::: GIVEN ENTRIES

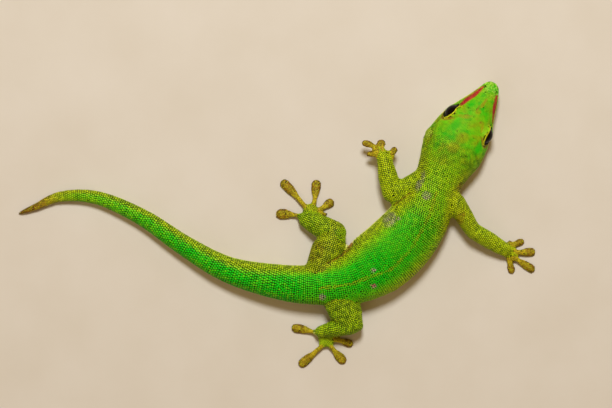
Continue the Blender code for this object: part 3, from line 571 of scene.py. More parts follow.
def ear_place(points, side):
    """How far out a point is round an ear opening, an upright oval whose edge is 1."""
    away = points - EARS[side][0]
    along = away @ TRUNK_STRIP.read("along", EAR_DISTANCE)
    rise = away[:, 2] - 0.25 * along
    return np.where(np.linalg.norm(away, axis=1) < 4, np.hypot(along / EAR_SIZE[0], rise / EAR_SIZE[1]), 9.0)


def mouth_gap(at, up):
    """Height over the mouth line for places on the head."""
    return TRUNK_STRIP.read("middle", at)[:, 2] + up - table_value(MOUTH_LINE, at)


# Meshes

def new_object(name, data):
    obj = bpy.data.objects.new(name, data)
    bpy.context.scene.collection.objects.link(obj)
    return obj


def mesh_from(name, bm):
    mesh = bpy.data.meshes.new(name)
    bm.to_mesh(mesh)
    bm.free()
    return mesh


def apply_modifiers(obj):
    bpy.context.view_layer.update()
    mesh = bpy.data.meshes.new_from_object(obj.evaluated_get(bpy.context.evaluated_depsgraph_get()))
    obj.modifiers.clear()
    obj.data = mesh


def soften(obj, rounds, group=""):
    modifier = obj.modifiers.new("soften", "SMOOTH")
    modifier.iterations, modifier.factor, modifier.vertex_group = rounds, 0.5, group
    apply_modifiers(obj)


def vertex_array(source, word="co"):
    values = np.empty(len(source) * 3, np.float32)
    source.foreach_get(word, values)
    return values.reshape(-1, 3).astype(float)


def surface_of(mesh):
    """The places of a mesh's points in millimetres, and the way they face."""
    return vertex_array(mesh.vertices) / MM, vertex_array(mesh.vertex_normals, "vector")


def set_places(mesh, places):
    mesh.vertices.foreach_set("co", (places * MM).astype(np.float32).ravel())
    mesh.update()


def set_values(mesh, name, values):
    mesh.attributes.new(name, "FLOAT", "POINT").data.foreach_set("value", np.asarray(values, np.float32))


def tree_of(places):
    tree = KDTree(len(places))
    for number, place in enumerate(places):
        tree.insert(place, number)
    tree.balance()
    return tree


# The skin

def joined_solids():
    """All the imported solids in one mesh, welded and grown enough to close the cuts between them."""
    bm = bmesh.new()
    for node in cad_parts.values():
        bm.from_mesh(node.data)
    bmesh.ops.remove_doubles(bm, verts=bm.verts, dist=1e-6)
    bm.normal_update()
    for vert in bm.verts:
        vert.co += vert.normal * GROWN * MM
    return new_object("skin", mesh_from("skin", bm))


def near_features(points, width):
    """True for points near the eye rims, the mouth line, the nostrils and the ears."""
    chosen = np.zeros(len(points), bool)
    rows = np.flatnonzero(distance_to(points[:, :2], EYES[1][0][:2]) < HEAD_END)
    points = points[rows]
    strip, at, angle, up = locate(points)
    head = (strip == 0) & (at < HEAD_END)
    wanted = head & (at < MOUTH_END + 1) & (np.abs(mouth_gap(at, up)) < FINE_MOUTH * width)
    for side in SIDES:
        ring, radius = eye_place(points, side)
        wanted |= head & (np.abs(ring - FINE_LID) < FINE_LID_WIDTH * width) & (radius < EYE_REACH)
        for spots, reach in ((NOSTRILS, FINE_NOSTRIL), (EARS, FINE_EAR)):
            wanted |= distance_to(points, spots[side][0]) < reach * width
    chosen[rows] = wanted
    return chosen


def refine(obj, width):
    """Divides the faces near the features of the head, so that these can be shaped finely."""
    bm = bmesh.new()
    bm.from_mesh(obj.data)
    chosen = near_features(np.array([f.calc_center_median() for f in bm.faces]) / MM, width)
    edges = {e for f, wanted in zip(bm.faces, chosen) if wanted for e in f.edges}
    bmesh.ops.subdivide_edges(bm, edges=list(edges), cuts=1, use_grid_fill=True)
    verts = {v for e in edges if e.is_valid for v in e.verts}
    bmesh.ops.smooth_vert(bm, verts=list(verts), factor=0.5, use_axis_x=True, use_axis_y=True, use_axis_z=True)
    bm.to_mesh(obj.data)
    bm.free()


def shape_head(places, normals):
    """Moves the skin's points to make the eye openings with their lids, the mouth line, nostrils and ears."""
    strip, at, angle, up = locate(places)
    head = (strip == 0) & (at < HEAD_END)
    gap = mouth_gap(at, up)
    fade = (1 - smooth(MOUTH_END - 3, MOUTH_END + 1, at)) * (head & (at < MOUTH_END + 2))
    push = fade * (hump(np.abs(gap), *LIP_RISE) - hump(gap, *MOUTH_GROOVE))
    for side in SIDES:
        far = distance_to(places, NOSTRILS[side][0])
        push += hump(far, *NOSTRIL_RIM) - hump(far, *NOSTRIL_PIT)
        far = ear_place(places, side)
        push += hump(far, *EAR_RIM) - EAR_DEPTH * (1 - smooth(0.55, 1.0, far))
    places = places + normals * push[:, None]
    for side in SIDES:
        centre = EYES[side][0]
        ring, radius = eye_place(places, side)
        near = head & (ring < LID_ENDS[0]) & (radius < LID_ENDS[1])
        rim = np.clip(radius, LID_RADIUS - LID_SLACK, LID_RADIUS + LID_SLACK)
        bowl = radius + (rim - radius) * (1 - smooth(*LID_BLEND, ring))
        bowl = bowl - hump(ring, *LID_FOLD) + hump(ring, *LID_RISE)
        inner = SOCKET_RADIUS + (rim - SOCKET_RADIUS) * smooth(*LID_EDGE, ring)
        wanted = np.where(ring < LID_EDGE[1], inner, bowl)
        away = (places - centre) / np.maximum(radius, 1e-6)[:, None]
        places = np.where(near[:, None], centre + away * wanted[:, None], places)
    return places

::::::
::: GIVEN ENTRIES

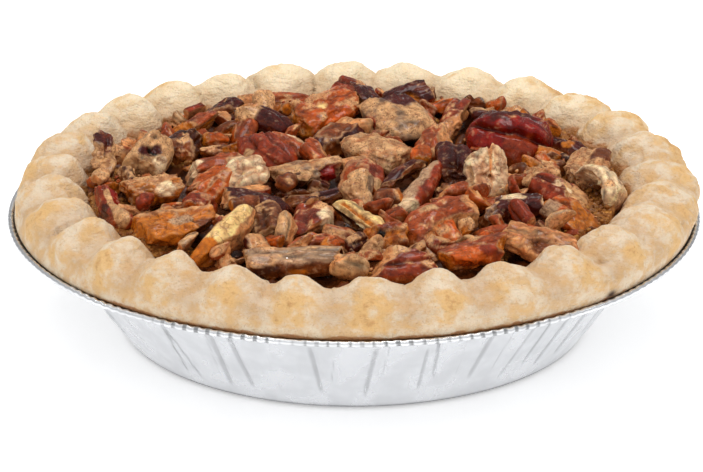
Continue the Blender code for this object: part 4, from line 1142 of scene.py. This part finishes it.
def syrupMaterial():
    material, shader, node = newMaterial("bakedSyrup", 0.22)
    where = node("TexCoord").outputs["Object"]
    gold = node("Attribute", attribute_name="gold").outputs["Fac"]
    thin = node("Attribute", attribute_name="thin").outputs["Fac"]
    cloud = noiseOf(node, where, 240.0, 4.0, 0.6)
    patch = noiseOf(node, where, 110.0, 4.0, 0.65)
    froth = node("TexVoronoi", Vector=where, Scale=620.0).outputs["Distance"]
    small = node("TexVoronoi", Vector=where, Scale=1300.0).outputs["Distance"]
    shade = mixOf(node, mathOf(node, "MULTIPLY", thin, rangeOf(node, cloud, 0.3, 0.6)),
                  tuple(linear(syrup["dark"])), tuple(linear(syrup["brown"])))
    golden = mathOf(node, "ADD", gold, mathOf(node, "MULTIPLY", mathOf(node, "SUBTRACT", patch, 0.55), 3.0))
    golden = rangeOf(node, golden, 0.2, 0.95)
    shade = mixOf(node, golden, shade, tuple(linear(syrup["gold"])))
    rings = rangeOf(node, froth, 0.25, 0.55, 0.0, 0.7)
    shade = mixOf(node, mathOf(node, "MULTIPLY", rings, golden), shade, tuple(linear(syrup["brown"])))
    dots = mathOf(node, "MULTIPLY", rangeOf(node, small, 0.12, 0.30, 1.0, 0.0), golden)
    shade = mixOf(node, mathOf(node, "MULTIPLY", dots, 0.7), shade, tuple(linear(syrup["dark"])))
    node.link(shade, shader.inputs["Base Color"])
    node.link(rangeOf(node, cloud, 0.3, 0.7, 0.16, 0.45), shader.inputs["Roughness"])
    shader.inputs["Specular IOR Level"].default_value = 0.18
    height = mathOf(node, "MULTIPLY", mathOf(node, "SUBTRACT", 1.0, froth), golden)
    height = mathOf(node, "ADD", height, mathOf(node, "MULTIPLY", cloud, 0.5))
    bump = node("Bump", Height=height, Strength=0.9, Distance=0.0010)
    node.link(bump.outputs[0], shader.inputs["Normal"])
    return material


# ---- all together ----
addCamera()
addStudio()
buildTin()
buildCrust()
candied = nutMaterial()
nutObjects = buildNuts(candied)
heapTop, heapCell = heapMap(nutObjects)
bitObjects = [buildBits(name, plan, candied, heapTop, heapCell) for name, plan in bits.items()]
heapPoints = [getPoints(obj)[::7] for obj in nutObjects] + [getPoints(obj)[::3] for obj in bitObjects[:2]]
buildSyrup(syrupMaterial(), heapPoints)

::::::
::: GIVEN ENTRIES

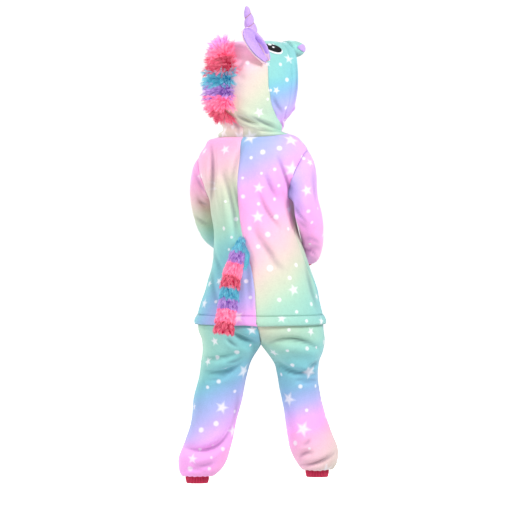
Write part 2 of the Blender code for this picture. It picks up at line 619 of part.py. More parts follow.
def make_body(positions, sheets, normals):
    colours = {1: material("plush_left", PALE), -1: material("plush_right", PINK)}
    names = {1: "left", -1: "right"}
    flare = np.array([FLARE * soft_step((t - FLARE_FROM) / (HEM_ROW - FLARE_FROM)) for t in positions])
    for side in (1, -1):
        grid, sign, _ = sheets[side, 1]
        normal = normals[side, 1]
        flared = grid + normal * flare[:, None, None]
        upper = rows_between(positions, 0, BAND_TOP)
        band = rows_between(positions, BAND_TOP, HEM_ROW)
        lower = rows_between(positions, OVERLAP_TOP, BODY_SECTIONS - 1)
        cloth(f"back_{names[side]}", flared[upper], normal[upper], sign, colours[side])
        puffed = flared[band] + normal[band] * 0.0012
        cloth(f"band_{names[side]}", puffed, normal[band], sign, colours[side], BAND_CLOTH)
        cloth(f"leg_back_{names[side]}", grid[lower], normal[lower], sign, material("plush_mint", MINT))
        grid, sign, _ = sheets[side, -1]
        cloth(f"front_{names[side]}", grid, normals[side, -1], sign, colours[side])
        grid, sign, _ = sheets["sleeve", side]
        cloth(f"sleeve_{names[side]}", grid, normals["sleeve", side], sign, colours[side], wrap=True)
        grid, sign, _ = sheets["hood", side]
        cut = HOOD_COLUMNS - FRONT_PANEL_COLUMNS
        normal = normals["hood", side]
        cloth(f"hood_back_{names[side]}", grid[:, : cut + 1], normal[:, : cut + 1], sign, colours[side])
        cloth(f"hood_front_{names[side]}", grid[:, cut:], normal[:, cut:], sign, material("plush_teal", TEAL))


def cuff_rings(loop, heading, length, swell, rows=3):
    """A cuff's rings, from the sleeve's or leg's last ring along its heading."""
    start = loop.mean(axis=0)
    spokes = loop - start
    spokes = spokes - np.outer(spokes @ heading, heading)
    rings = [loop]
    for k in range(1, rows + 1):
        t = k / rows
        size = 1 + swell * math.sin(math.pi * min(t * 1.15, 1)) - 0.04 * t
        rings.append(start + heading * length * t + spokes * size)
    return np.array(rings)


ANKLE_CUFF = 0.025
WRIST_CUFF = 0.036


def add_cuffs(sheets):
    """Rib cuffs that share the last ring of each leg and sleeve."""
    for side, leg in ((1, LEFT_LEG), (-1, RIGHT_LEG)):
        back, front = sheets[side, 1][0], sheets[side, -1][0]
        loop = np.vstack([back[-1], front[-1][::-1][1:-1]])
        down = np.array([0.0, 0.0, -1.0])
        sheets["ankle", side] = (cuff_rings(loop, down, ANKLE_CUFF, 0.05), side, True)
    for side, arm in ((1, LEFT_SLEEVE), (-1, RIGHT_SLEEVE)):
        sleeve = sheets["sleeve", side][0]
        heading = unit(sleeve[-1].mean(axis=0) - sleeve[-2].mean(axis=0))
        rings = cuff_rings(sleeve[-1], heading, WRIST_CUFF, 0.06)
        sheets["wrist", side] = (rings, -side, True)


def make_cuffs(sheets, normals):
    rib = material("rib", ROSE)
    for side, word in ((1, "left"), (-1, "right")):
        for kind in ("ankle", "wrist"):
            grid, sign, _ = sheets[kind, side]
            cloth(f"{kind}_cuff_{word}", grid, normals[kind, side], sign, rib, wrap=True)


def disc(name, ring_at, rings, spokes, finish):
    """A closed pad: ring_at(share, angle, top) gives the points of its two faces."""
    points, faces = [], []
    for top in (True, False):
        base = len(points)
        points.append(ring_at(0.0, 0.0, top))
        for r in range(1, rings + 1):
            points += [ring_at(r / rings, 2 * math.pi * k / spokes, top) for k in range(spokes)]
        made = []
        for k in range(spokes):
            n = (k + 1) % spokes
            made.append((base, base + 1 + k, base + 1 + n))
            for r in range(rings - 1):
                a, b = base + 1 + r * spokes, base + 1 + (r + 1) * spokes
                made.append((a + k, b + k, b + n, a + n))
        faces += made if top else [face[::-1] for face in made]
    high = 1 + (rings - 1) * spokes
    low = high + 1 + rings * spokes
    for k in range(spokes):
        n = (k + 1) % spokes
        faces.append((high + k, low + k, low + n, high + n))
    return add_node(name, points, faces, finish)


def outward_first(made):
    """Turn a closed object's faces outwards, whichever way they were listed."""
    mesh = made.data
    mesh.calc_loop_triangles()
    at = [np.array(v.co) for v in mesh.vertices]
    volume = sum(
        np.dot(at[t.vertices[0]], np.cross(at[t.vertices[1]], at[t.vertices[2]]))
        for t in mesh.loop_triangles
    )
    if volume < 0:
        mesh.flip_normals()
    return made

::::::

### REQUEST
Tell how many lines in the records above contain "Blender", giving the number and no other words.

### EXERCISE OUTPUT
3